A business valuation is a calculated estimate of value based on financials, market data, and methodology (SDE multiple, EBITDA multiple, etc.). A formal appraisal is a documented report produced by a credentialed professional (CBA, CVA) that holds up to legal and financial scrutiny. For selling a business under $5M, a broker’s opinion of value is often sufficient. For SBA financing, litigation, or divorce proceedings, you need a formal written appraisal with supporting documentation.
Buyers typically work from two angles: (1) What return does this business generate on my investment? A buyer seeking 2-year ROI will target a lower price than one seeking 4-year ROI. (2) What is the market paying for similar businesses? They benchmark against comparable sales (comps) in your industry and geography. Most buyers apply a multiple to SDE or EBITDA and then adjust up or down for qualitative factors: customer concentration, growth trajectory, systems maturity, and owner dependence.

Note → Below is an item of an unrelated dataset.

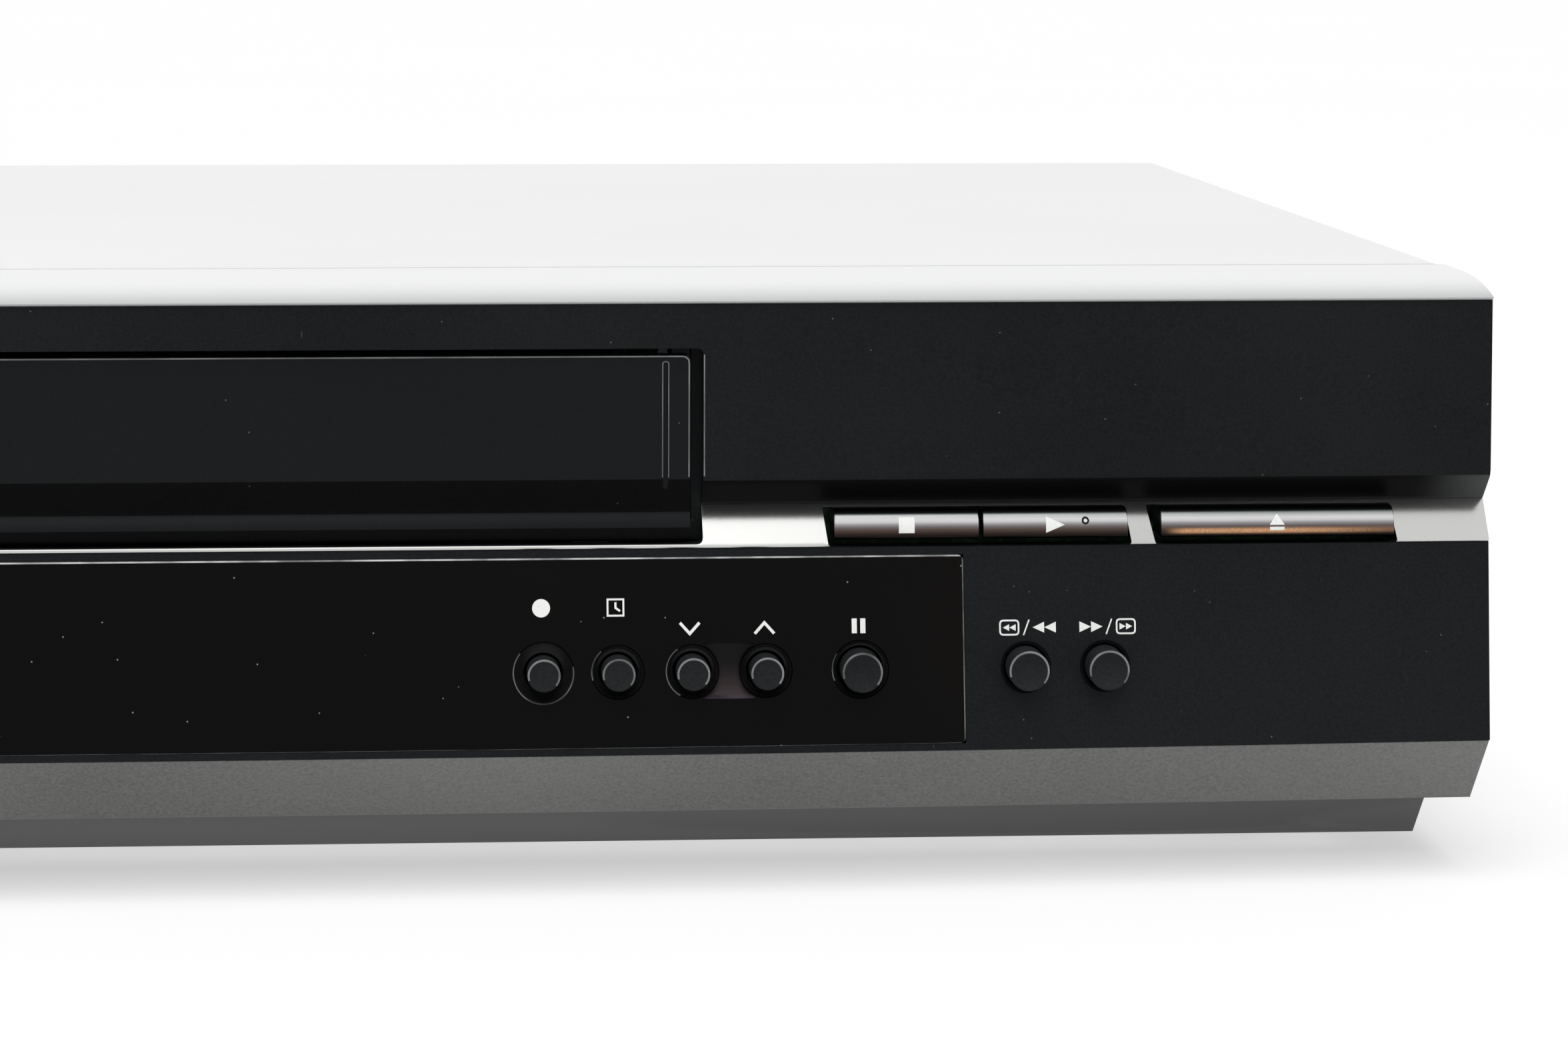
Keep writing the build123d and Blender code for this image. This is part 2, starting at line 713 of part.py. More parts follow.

You can sell without a formal valuation, but it’s risky. Without a valuation, sellers tend to overprice (leading to a stale listing) or underprice (leaving money on the table). Even a rough self-serve estimate from a tool like this gives you a defensible number to start negotiations. A buyer who knows you haven’t done your homework will lowball. At minimum, get a broker’s opinion of value before listing — most brokers provide this free when you sign a listing agreement.
For an informal self-estimate: last 12 months P&L and balance sheet. For a formal appraisal: 3 years of business tax returns (1120, 1065, or Schedule C), 3 years of P&L statements, current balance sheet, AR and AP aging reports, inventory list (if applicable), and equipment/asset schedule. Optional but helpful: monthly bank statements, customer contract summaries, and a recap of owner benefits (car, phone, health insurance) that get added back to earnings.
Owner dependence is one of the biggest valuation adjusters. If the business cannot run profitably without you personally (60+ hours/week, specialized knowledge, key customer relationships), buyers will discount 20–40% from the base multiple. A business with documented processes, trained staff, and systems that allow absentee ownership commands a premium. Reducing owner dependence before selling — by hiring a manager and documenting operations — is one of the highest-ROI moves a seller can make.
SDE = Net Profit + Owner Salary + Owner Benefits + Discretionary Expenses. It adds back: your salary above market rate, health insurance premiums paid by the business, auto allowance, life insurance, travel expenses that are personal, one-time repairs, and any expense that benefits you personally but isn’t essential to running the business. It does not include: capital expenditures, debt service, depreciation, or income taxes. A CPA familiar with business sales can help you prepare a proper SDE recast.